Like all federal expenditures, payments to satisfy court judgments against the United States or settlements of claims potentially leading to judgments require a congressional appropriation. To avoid having to review each individual judgment and settlement, Congress enacted a permanent, indefinite appropriation known as the Judgment Fund (31 U.S.C. § 1304).[2]See also 28 U.S.C. § 2414 with reference to compromise settlements. However, the Justice Department’s attempt to use the Judgment Fund in this case is manifestly illegal for two reasons.
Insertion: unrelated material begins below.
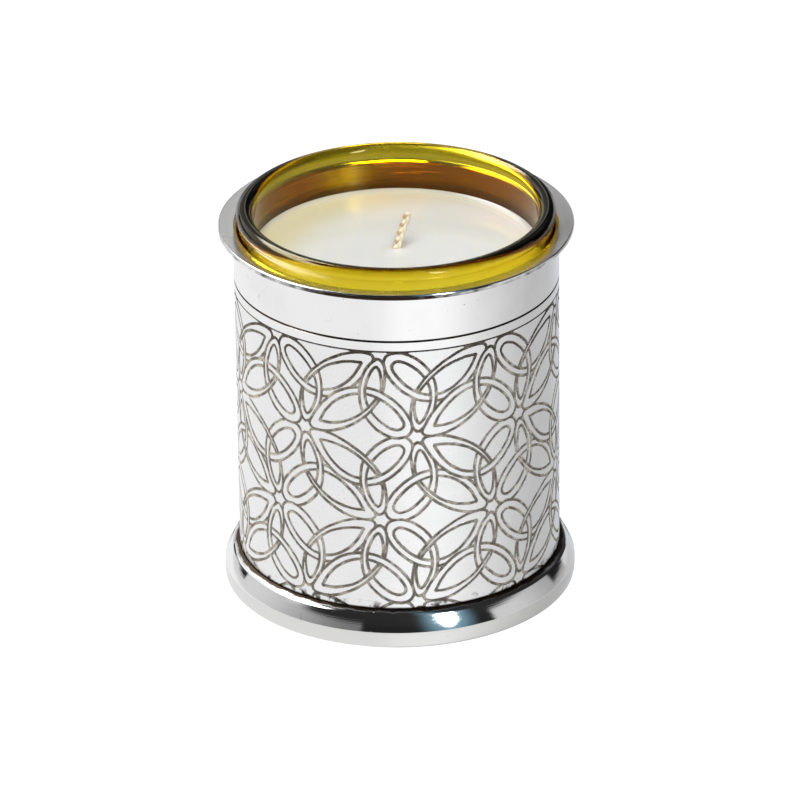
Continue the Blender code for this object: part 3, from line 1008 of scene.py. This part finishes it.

First, to be payable from the Judgment Fund a compromise settlement must result from the resolution of a genuine dispute between opposing parties.[3]See, e.g., U.S. Government Accountability Office (GAO), 3 Principles of Federal Appropriations Law (3d ed., 2008) at 14-35, citing GAO and Justice Department opinions. The settlement here gives every indication of being a sham. Trump initially sued a federal agency of the executive branch he heads. He dropped the lawsuit as (and probably because) the judge questioned whether it involved a sufficiently adversarial relationship between the parties to constitute a case or controversy amenable to judicial resolution. Trump described the ensuing negotiations as “work[ing] out a settlement with myself.” The Justice Department apparently offered no opposition to Trump’s claims at any stage although it had strong defenses, most notably that they were barred by the statute of limitations.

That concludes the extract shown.